Ubunye Engine lets you define your entire data pipeline in a simple YAML config and a Python file. No Spark session setup. No connection management. No environment-specific scripts. Just tell the engine what you want, and it handles the how.

It works on your laptop, on YARN, on Kubernetes, on Databricks — same config, same code, everywhere.


Quickstart

pip install ubunye-engine

Scaffold your first pipeline:

ubunye init -d ./pipelines -u fraud_detection -p ingestion -t claim_etl

You'll get:

pipelines/
  fraud_detection/
    ingestion/
      claim_etl/
        config.yaml           ← tell the engine what to do
        transformations.py    ← your logic goes here

Open config.yaml and describe your pipeline:

MODEL: "etl"
VERSION: "0.1.0"

ENGINE:
  profiles:
    dev:
      spark_conf:
        spark.master: "local[*]"
    prod:
      spark_conf:
        spark.master: "yarn"

CONFIG:
  inputs:
    raw_claims:
      format: hive
      db_name: fraud_db
      tbl_name: raw_claims

  transform:
    type: noop

  outputs:
    bronze:
      format: delta
      table: main.fraud.bronze_claims
      mode: overwrite

Add your logic in transformations.py:

def transform(df):
    return df.filter("claim_amount > 0").dropDuplicates(["claim_id"])

Run it:

ubunye run -d ./pipelines -u fraud_detection -p ingestion -t claim_etl --profile dev

That's it. You just built and ran a pipeline. Same config runs in production — just swap --profile prod.


Why Ubunye

We've all been there. You join a new team, open the repo, and find five Spark projects — each structured differently, each with its own way of handling configs, credentials, and deployment. One uses a JSON file, another has everything hardcoded, a third has a 300-line bash script that "Dave wrote and it just works."

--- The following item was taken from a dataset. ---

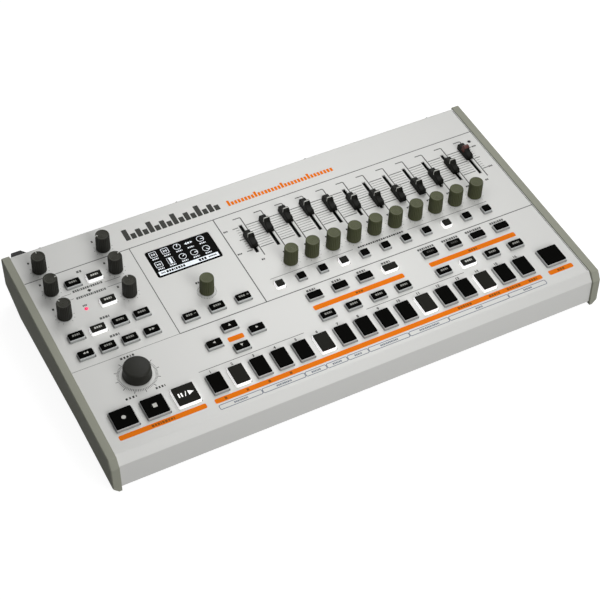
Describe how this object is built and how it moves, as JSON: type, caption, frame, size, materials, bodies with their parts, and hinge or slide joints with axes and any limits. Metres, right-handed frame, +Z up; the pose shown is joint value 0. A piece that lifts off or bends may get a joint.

Ubunye says: let's agree on how pipelines look. One folder structure. One config format. One CLI. Whether you're building an ETL job, a feature pipeline, or an ML training run.

Without Ubunye With Ubunye
Every project looks different One standard: use_case / pipeline / task
Spark setup scattered everywhere Engine handles it from YAML config
Credentials hardcoded or inconsistent {{ env.DB_PASSWORD }} everywhere
"Works on my machine" Same config runs local, YARN, K8s, Databricks
New teammate needs a week to onboard ubunye init and they're running in minutes

How It Works

Three simple ideas:

Config over code. Your pipeline is a YAML file. Inputs, outputs, Spark settings, orchestration — all declared, not coded.

Plugins for everything. The format field in your config selects a connector — hive, jdbc, delta, s3, unity, rest_api, and more. Need a new data source? Add a plugin.

Folders as architecture. Pipelines are organized as project / use_case / pipeline / task. The CLI uses this for scaffolding, execution, and discovery:

pipelines/
  fraud_detection/
    ingestion/
      claim_etl/
      policy_etl/
    feature_engineering/
      claim_features/
    risk_scoring/
      train_model/
      score_claims/

What Can You Build With It

ETL pipelines — move data between Hive, JDBC databases, Delta Lake, S3, REST APIs. Config-driven, scheduled, reproducible.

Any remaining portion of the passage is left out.